Wilmer Valderrama and Catalina Sandino Moreno illegally cross the border to get jobs at the packing plant. A few miles away a high schooler struggles with her conscience while working at a Mickey’s.

There’s no overt vilifying here, though Schlosser’s central thesis — than the chains are bastions of greed and indifference — shines through.

Here’s the problem with Fast Food Nation: It’s slow and Linklater tries to jam too much story into too small a space. The illegal immigrant story has more dramatic heft and emotional impact than anything else on the screen.

If you really want a call to arms, buy the book, not the movie.

Extras: A making of feature and four animated shorts that graphically show how cattle are slaughtered and processed for the fast food market.



Let’s Go to Prison

Universal. DVD. 95 minutes. Unrated. $29.98.

Grade: D

Given a choice between watching Let’s Go to Prison and the real thing, the latter might be the least painful path.

The producers who gave us The Cosby Show and Roseanne are behind this mildly dysfunctional comedy about an arrogant businessman (Will Arnett) sent to prison after he is framed by an ex-con with a beef with the target’s judge father.

Once inside the big house Nelson Biederman becomes everyone’s punk — until he inadvertently kills the head of a white supremacist gang. Suddenly, he’s the man.
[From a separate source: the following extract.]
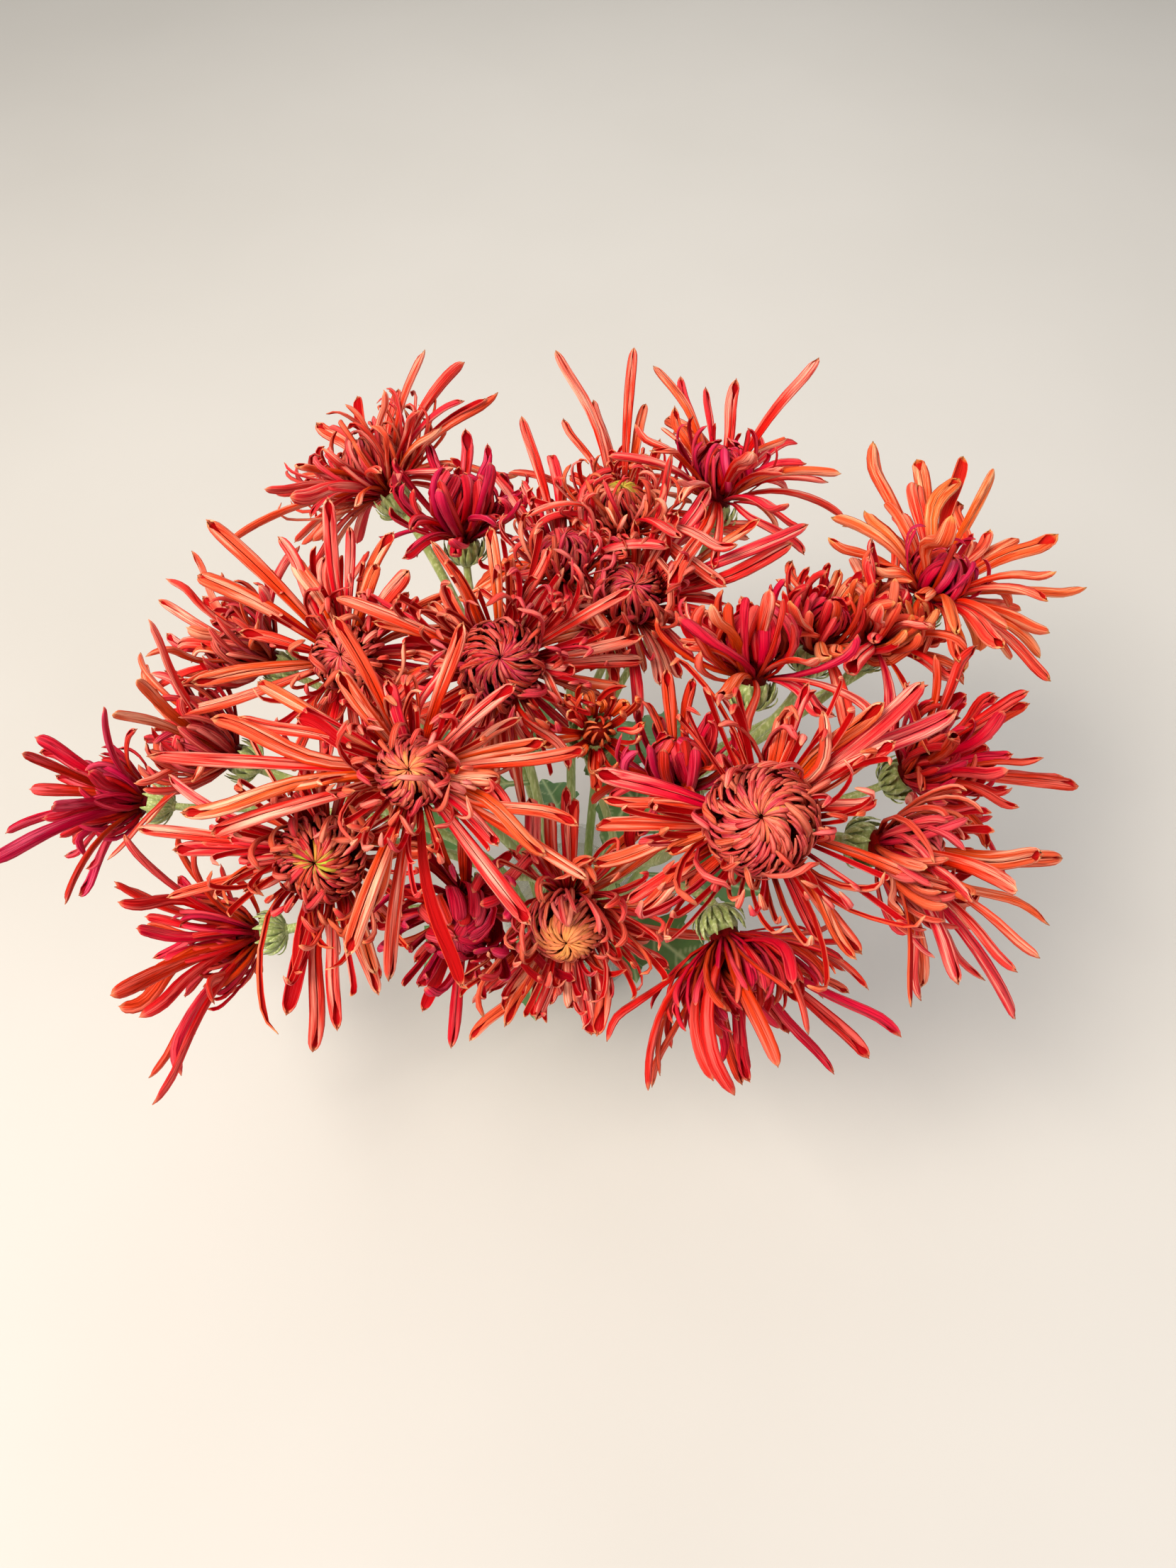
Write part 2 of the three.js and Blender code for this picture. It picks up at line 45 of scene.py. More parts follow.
IMAGE_HEIGHT_PIXELS = 2212
FOCAL_PIXELS = 1661
SENSOR_MM = 36.0
EYE = (0.0095, -0.330, 0.660)
LOOKS_DOWN_DEGREES = 56
FLOOR_SPAN = 8.0
FLOOR_HEX = "#C9C5BE"
FLOOR_SHADE_HEX = "#BFBBB3"
WORLD_HEX = "#E4E6E8"
WORLD_STRENGTH = 0.48
# Each light: name, place in metres, width in metres, power in watts, colour.
LIGHTS = [
    ("key_light", (-0.75, -0.55, 1.60), 0.8, 43.0, "#FFF6EC"),
    ("fill_light", (1.15, -0.70, 1.10), 1.2, 9.5, "#F6F7FF"),
    ("back_light", (0.20, 1.10, 1.10), 0.9, 6.0, "#FFFFFF"),
]
LIGHTS_AIM = Vector((0, 0, 0.22))

scene = bpy.context.scene


def linear(hex_colour):
    """An sRGB hex colour as linear red, green, blue and full alpha."""
    parts = [int(hex_colour[i:i + 2], 16) / 255 for i in (1, 3, 5)]
    return (*[c / 12.92 if c <= 0.04045 else ((c + 0.055) / 1.055) ** 2.4 for c in parts], 1.0)


def add_node(tree, kind, inputs=None, **settings):
    """Adds one shader node, its inputs plain values or sockets to link, and returns its outputs."""
    made = tree.nodes.new("ShaderNode" + kind)
    for name, value in settings.items():
        setattr(made, name, value)
    for name, value in (inputs or {}).items():
        if isinstance(value, bpy.types.NodeSocket):
            tree.links.new(value, made.inputs[name])
        else:
            made.inputs[name].default_value = value
    return made.outputs


def empty_material(name):
    """A new material and its empty node tree."""
    material = bpy.data.materials.new(name)
    material.use_nodes = True
    material.node_tree.nodes.clear()
    return material, material.node_tree


def add_piece(name, points, faces, material, attributes=None):
    """A smooth mesh object at the origin: points in millimetres, faces as arrays of quads or triangles, and
    attributes as a colour or a vector a point."""
    mesh = bpy.data.meshes.new(name)
    counts = np.concatenate([np.full(len(group), group.shape[1]) for group in faces])
    corners = np.concatenate([group.ravel() for group in faces])
    mesh.vertices.add(len(points))
    mesh.vertices.foreach_set("co", (np.asarray(points, float) / 1000).ravel())
    mesh.loops.add(len(corners))
    mesh.loops.foreach_set("vertex_index", corners.astype(np.int32))
    mesh.polygons.add(len(counts))
    mesh.polygons.foreach_set("loop_start", (np.cumsum(counts) - counts).astype(np.int32))
    for key, values in (attributes or {}).items():
        kind, field = ("FLOAT_COLOR", "color") if values.shape[1] == 4 else ("FLOAT_VECTOR", "vector")
        mesh.attributes.new(key, kind, "POINT").data.foreach_set(field, values.ravel())
    mesh.update(calc_edges=True)
    mesh.validate()
    mesh.shade_smooth()
    mesh.materials.append(material)
    made = bpy.data.objects.new(name, mesh)
    scene.collection.objects.link(made)
    return made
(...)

John the ex-con (Dax Shepard) gets himself locked up so he can watch his victim squirm, only to find the tables turned on him. Framing people doesn’t pay.

There aren’t many great prison films, and even fewer great prison comedies. The conceit here is convoluted — why frame the son of the man who did you wrong — and life inside the penal colony is a series of clichés. Chi McBride pops in as a prison tough who wants to make Nelson his . . . you know.

Let’s Go to Prison is funny the way a root canal is funny. And twice as long.

Extras: Alternate ending, deleted scenes and soundtrack sessions.